● Stated goal
Starting at the line that contains "liners = around(make_liner(), slot_count, 90", copy every line down to the line that contains "obj.matrix_parent_inverse = Matrix.Identity(4)", inclusive, exactly as it stands. Omit all other lines.

● Material provided

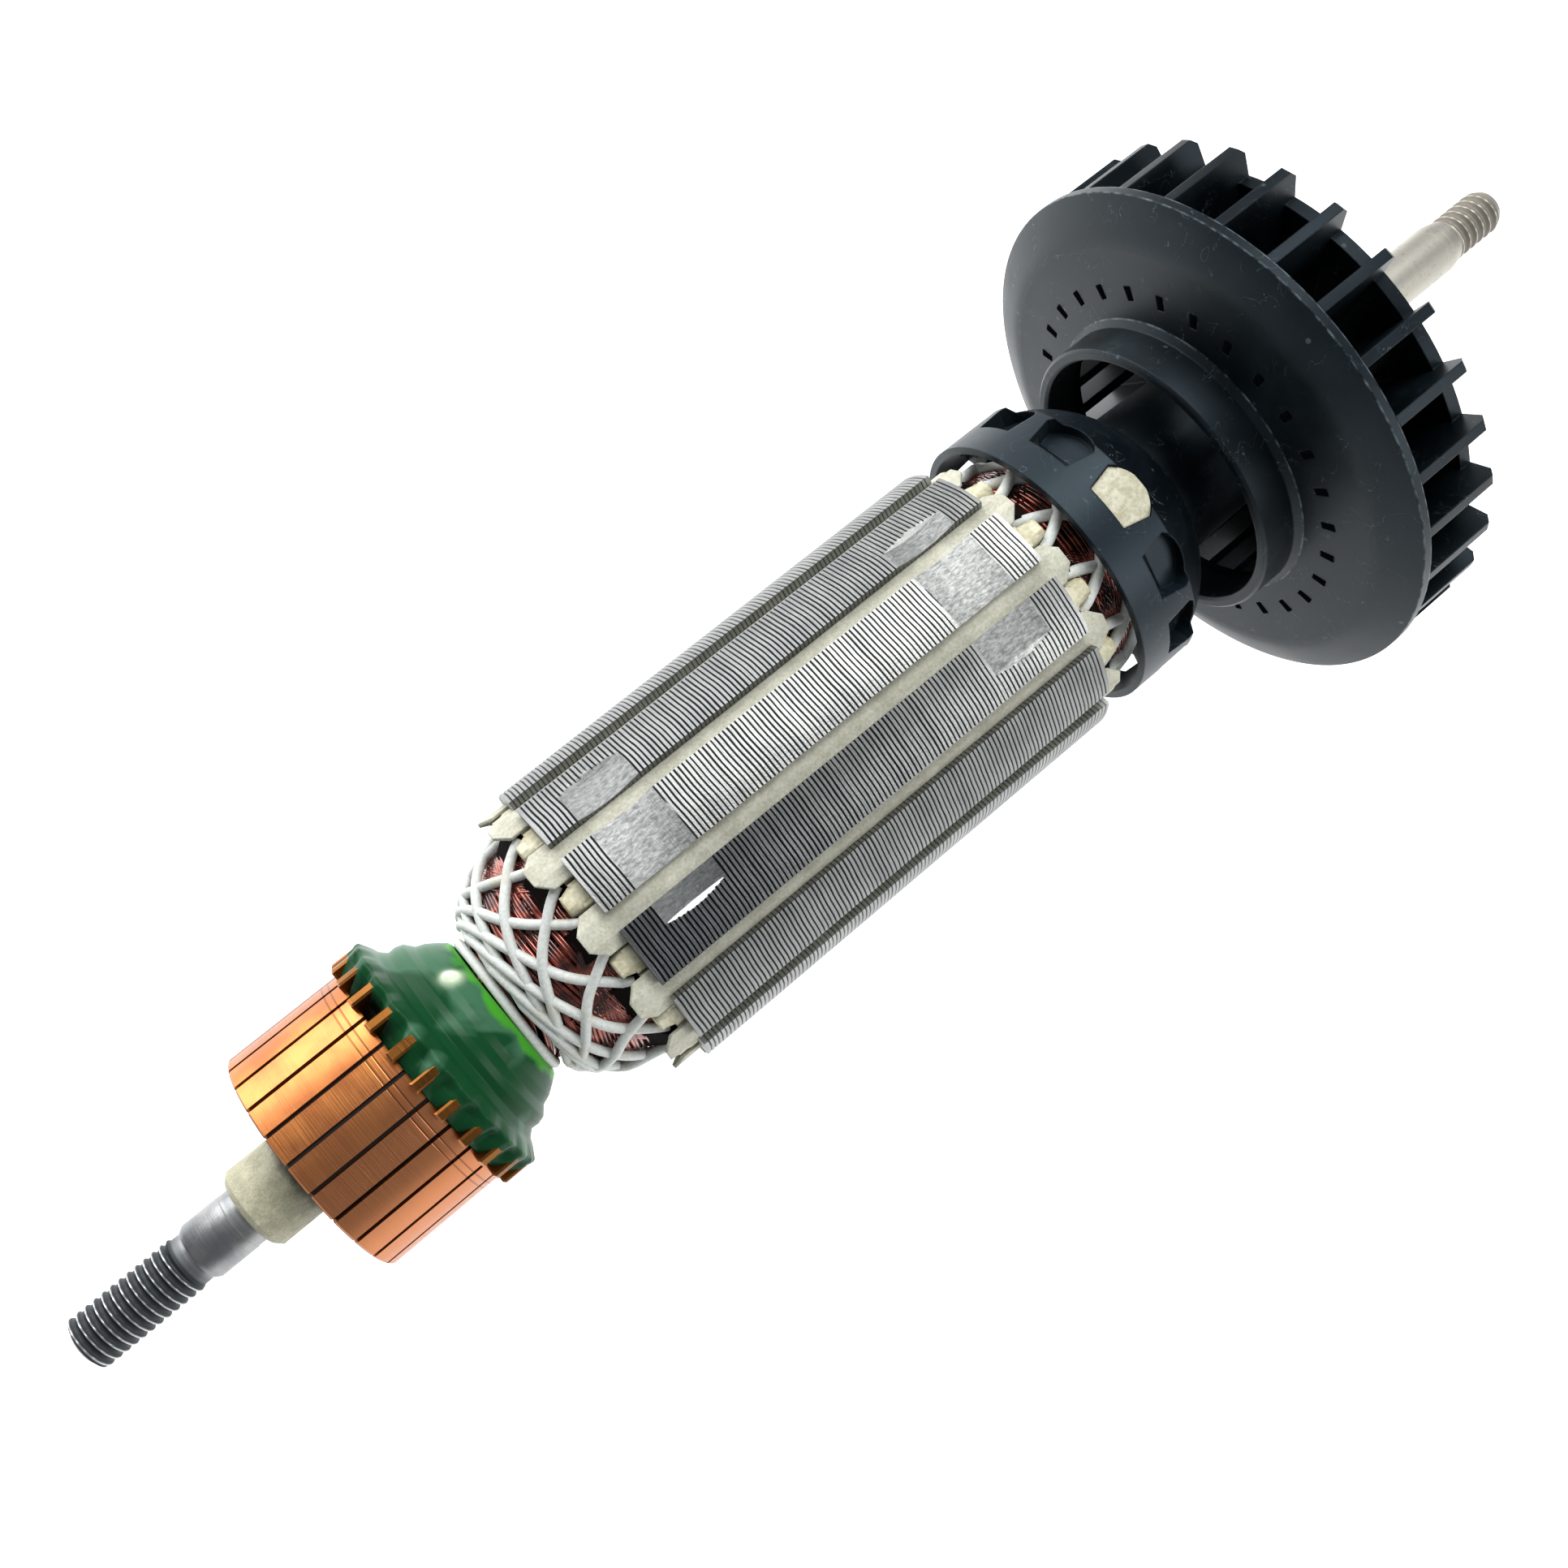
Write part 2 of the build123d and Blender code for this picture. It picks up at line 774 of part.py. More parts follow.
hook = make_hook()
bars = around(make_bar() + hook, bar_count, first_bar_angle)
liners = around(make_liner(), slot_count, 90 + slot_pitch / 2)
core_middle = Plane.YZ.offset((core_x + core_end_x) / 2)

parts = {
    "shaft": make_shaft(),
    "shaft_insulating_sleeve": make_sleeve(),
    "front_bush": make_bush(),
    "commutator_moulding": make_moulding(),
    "lead_resin": make_resin(around(hook, bar_count, first_bar_angle)),
    "lamination_core": make_core(),
    "slot_windings": make_slot_windings(),
    "winding_front": make_front_winding(),
    "winding_rear": make_rear_winding(),
    "end_insulator_front": make_spider(lug_front),
    "end_insulator_rear": mirror(make_spider(lug_rear), about=core_middle),
    "lacing_front": make_front_lacing(),
    "lacing_rear": make_rear_lacing(),
    "fan_wheel": make_fan_wheel(),
    "fan_shroud": make_fan_shroud(),
    "balancing_putty": make_putty(),
}
for i, bar in enumerate(bars, start=1):
    parts[f"commutator_bar_{i:02d}"] = bar
for i, liner in enumerate(liners, start=1):
    parts[f"slot_liner_{i:02d}"] = liner

for name, shape in parts.items():
    export_step(shape, f"parts/{name}.step")
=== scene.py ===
# %% [markdown]
# # A motor armature
# An armature is the part of a commutator motor that turns. A steel shaft carries a stack of steel
# sheets with copper wire in its slots, a copper commutator that feeds the wire, and a plastic fan.
# The solids come from the CAD frame. This lesson dresses them: some keep their mesh and get a
# finish, and the ones whose look lies in fine relief (threads, sheets, wires, cord) are built anew.

# %% Load the frame
import math
import bpy
import numpy as np
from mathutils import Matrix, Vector


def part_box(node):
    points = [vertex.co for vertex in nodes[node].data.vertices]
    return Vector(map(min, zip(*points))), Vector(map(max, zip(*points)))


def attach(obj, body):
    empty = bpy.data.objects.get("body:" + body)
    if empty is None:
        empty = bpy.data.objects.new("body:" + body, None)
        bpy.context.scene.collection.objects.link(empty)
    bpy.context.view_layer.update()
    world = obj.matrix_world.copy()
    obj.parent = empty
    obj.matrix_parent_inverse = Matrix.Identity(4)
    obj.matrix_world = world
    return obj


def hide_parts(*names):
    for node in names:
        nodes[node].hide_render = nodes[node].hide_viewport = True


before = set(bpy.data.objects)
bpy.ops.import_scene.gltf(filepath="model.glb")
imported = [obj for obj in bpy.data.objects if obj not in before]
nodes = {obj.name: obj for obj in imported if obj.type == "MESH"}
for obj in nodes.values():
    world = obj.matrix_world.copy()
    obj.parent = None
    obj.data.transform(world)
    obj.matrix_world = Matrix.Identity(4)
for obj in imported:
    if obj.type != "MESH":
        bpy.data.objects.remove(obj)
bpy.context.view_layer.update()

MM = 0.001
PER_MM = 1 / MM
scene = bpy.context.scene
print("CAD nodes:", len(nodes))

# %% [markdown]
# ## Where things are
# Every place is read from the frame, so that a change of size in the CAD moves the looks as well.
# The shaft runs along X. Angles about it start at +Y and turn towards +Z, where a tooth stands.

# %% Places along the shaft
core_low, core_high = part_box("lamination_core")
shaft_low, shaft_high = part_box("shaft")
fan_low, fan_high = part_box("fan_wheel")
shroud_low, shroud_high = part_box("fan_shroud")
bar_low, bar_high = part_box("commutator_bar_01")
core_start = core_low.x
core_end = core_high.x
HOOK_LEN = 3.06 * MM
bar_end = bar_high.x - HOOK_LEN
TOP = math.radians(90)
TOOTH_COUNT = 12
TOOTH_PITCH = 2 * math.pi / TOOTH_COUNT
print("core from", round(core_start / MM, 2), "to", round(core_end / MM, 2), "mm")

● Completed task
liners = around(make_liner(), slot_count, 90 + slot_pitch / 2)
core_middle = Plane.YZ.offset((core_x + core_end_x) / 2)

parts = {
    "shaft": make_shaft(),
    "shaft_insulating_sleeve": make_sleeve(),
    "front_bush": make_bush(),
    "commutator_moulding": make_moulding(),
    "lead_resin": make_resin(around(hook, bar_count, first_bar_angle)),
    "lamination_core": make_core(),
    "slot_windings": make_slot_windings(),
    "winding_front": make_front_winding(),
    "winding_rear": make_rear_winding(),
    "end_insulator_front": make_spider(lug_front),
    "end_insulator_rear": mirror(make_spider(lug_rear), about=core_middle),
    "lacing_front": make_front_lacing(),
    "lacing_rear": make_rear_lacing(),
    "fan_wheel": make_fan_wheel(),
    "fan_shroud": make_fan_shroud(),
    "balancing_putty": make_putty(),
}
for i, bar in enumerate(bars, start=1):
    parts[f"commutator_bar_{i:02d}"] = bar
for i, liner in enumerate(liners, start=1):
    parts[f"slot_liner_{i:02d}"] = liner

for name, shape in parts.items():
    export_step(shape, f"parts/{name}.step")
=== scene.py ===
# %% [markdown]
# # A motor armature
# An armature is the part of a commutator motor that turns. A steel shaft carries a stack of steel
# sheets with copper wire in its slots, a copper commutator that feeds the wire, and a plastic fan.
# The solids come from the CAD frame. This lesson dresses them: some keep their mesh and get a
# finish, and the ones whose look lies in fine relief (threads, sheets, wires, cord) are built anew.

# %% Load the frame
import math
import bpy
import numpy as np
from mathutils import Matrix, Vector


def part_box(node):
    points = [vertex.co for vertex in nodes[node].data.vertices]
    return Vector(map(min, zip(*points))), Vector(map(max, zip(*points)))


def attach(obj, body):
    empty = bpy.data.objects.get("body:" + body)
    if empty is None:
        empty = bpy.data.objects.new("body:" + body, None)
        bpy.context.scene.collection.objects.link(empty)
    bpy.context.view_layer.update()
    world = obj.matrix_world.copy()
    obj.parent = empty
    obj.matrix_parent_inverse = Matrix.Identity(4)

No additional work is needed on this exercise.